Write the data out again, exactly as given.

_Data shown_
◆ ◆ ◆ ◆ ◆ ◆ ◆

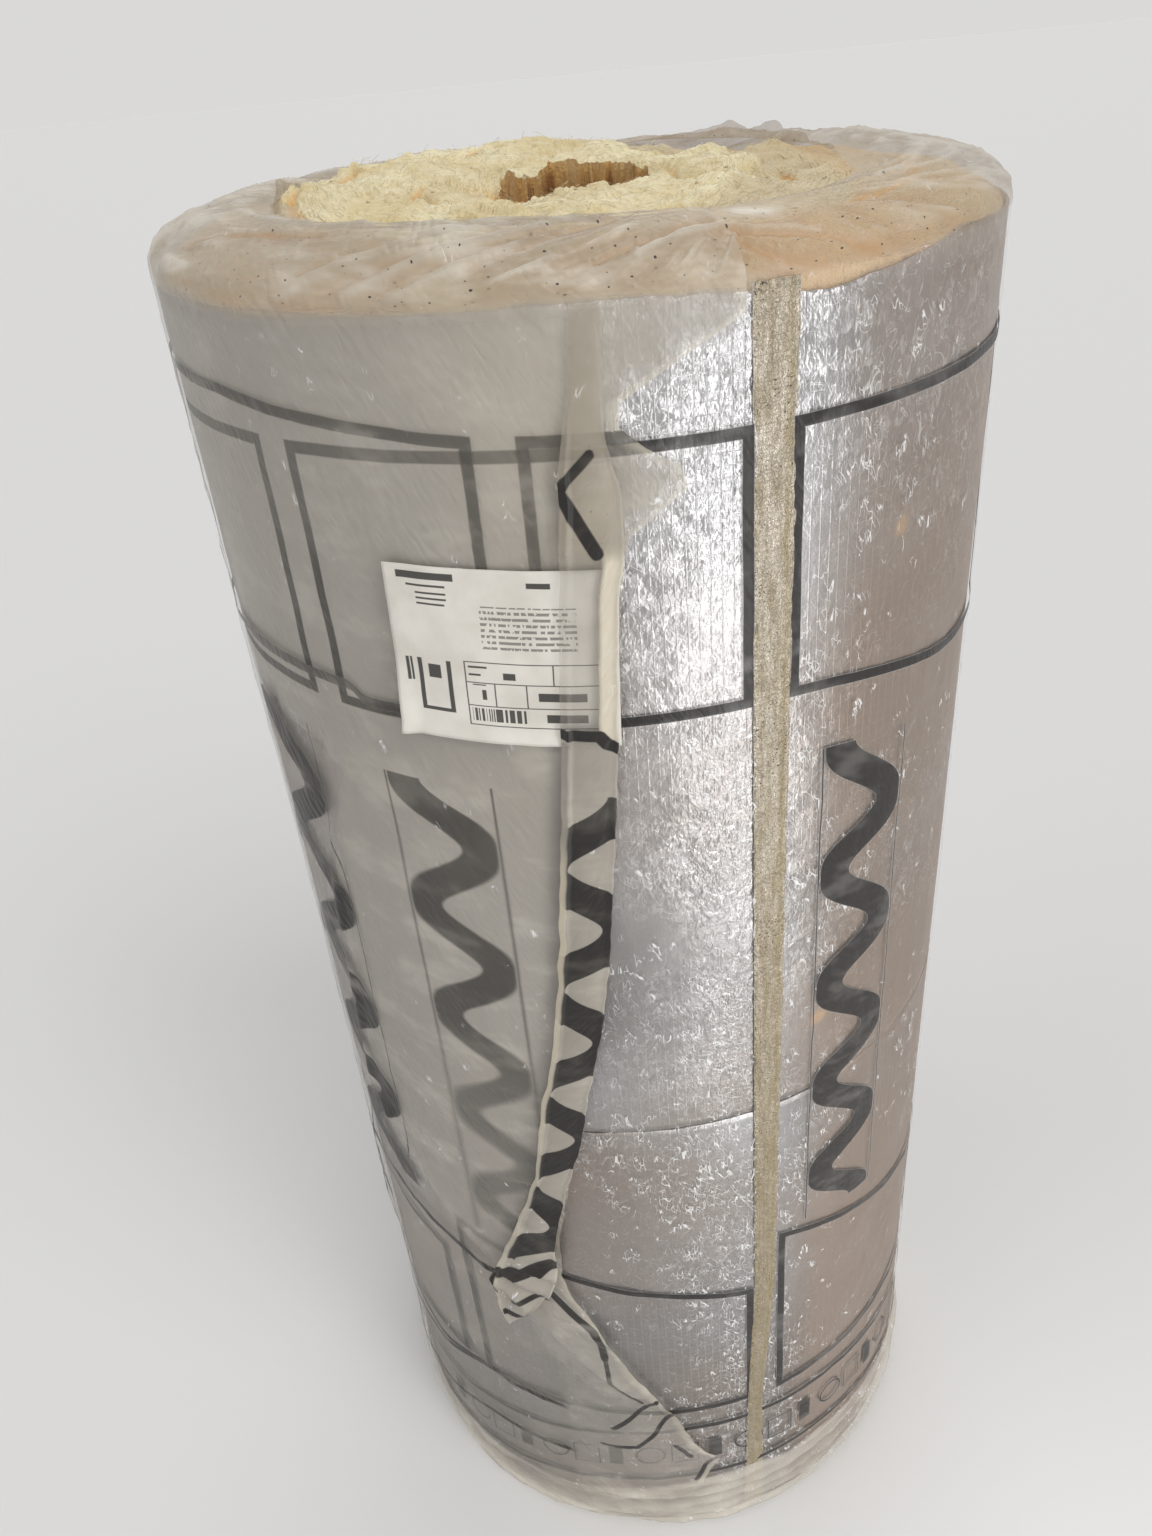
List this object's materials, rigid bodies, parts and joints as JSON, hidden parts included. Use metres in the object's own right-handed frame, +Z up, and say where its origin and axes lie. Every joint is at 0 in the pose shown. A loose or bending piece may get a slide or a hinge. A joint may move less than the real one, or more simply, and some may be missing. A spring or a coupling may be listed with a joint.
{
  "type": "insulation roll",
  "caption": "Pack of mineral wool lamella mat, wound into foil faced rolls that stand on end one over the other, shrink wrapped in film with torn open ends.",
  "frame": {"origin": "on the floor, on the axis of the winding", "axes": "+Z up the winding's axis, -Y towards the front with the label and the torn lap, +X to the right of the front"},
  "size_m": [0.5667, 0.5667, 1.2411],
  "materials": {
    "mineral_wool": "loose cream yellow fibre",
    "foil_facing": "crinkled foil over a scrim net",
    "clear_film": "tight clear shrink film, printed frames",
    "hazy_film": "loose milky film, wrinkled",
    "aged_tape": "yellowed clear tape",
    "label_paper": "matt white paper, ruled"
  },
  "bodies": {
    "root": {"upper_wool_roll": "mineral_wool", "lower_wool_roll": "mineral_wool", "upper_foil_facing": "foil_facing", "lower_foil_facing": "foil_facing", "film_sleeve": "clear_film", "film_lap": "hazy_film", "closing_tape": "aged_tape", "label": "label_paper"}
  },
  "joints": []
}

◆ ◆ ◆ ◆ ◆ ◆ ◆

_Task result_
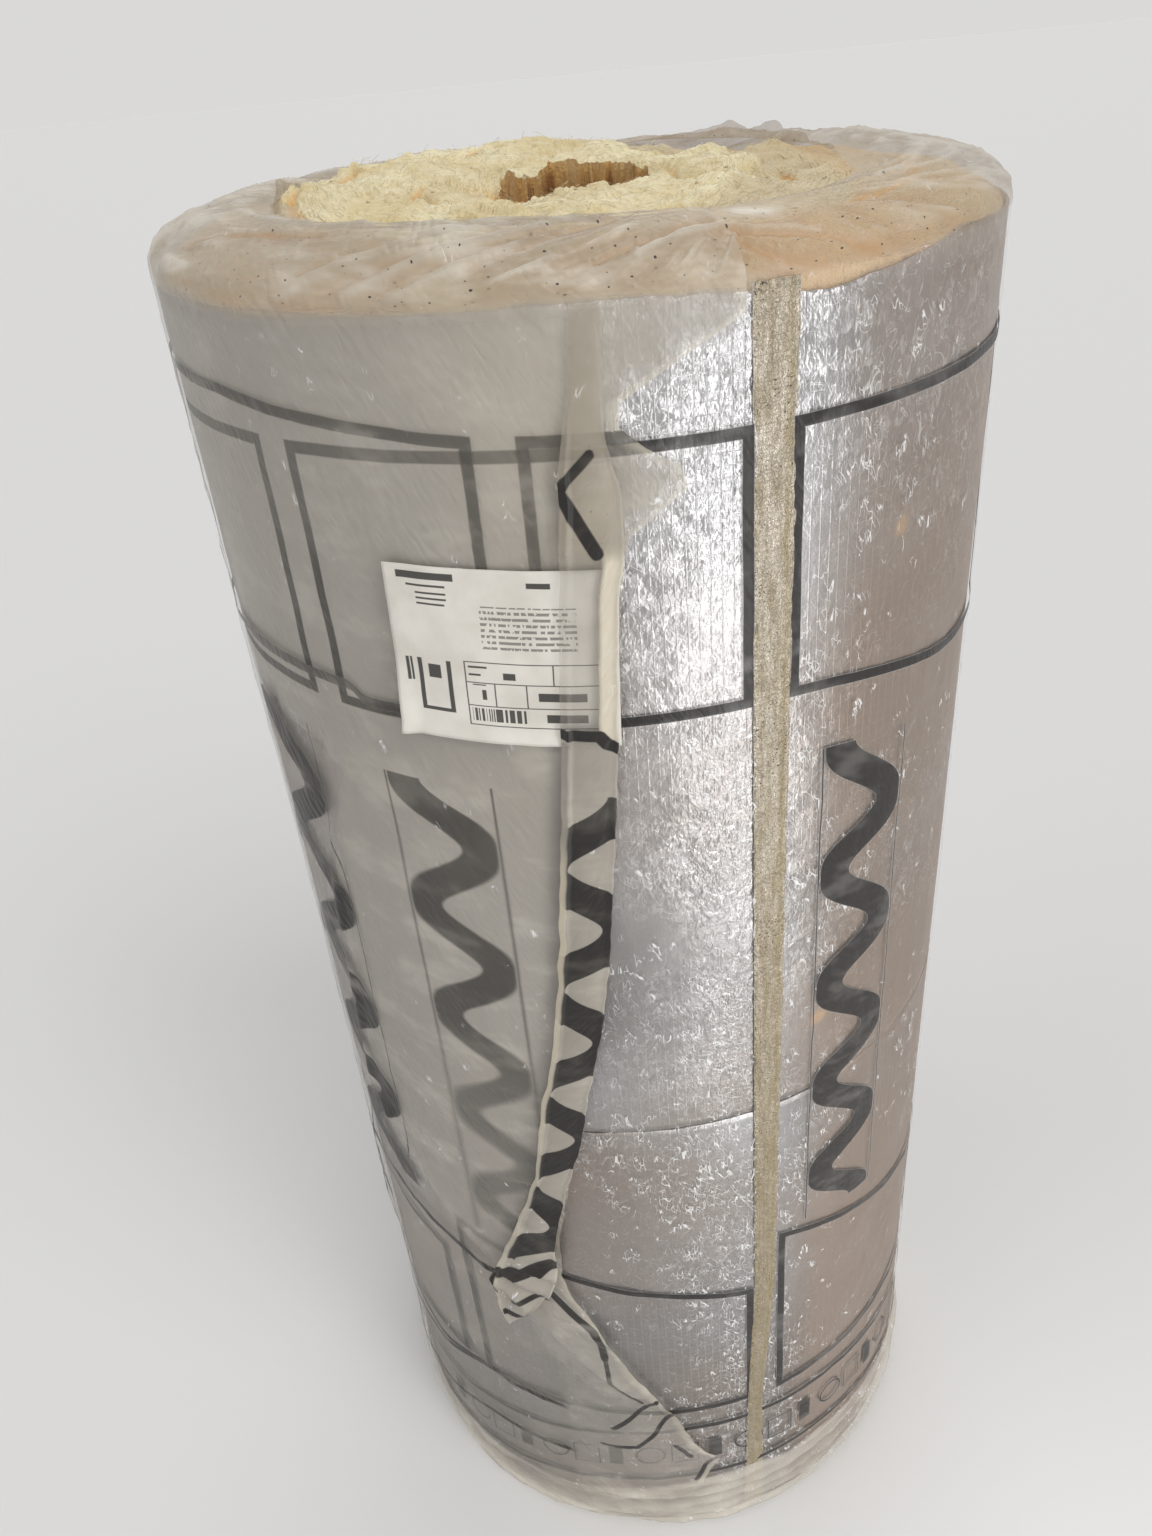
List this object's materials, rigid bodies, parts and joints as JSON, hidden parts included. Use metres in the object's own right-handed frame, +Z up, and say where its origin and axes lie. Every joint is at 0 in the pose shown. A loose or bending piece may get a slide or a hinge. A joint may move less than the real one, or more simply, and some may be missing. A spring or a coupling may be listed with a joint.
{
  "type": "insulation roll",
  "caption": "Pack of mineral wool lamella mat, wound into foil faced rolls that stand on end one over the other, shrink wrapped in film with torn open ends.",
  "frame": {"origin": "on the floor, on the axis of the winding", "axes": "+Z up the winding's axis, -Y towards the front with the label and the torn lap, +X to the right of the front"},
  "size_m": [0.5667, 0.5667, 1.2411],
  "materials": {
    "mineral_wool": "loose cream yellow fibre",
    "foil_facing": "crinkled foil over a scrim net",
    "clear_film": "tight clear shrink film, printed frames",
    "hazy_film": "loose milky film, wrinkled",
    "aged_tape": "yellowed clear tape",
    "label_paper": "matt white paper, ruled"
  },
  "bodies": {
    "root": {"upper_wool_roll": "mineral_wool", "lower_wool_roll": "mineral_wool", "upper_foil_facing": "foil_facing", "lower_foil_facing": "foil_facing", "film_sleeve": "clear_film", "film_lap": "hazy_film", "closing_tape": "aged_tape", "label": "label_paper"}
  },
  "joints": []
}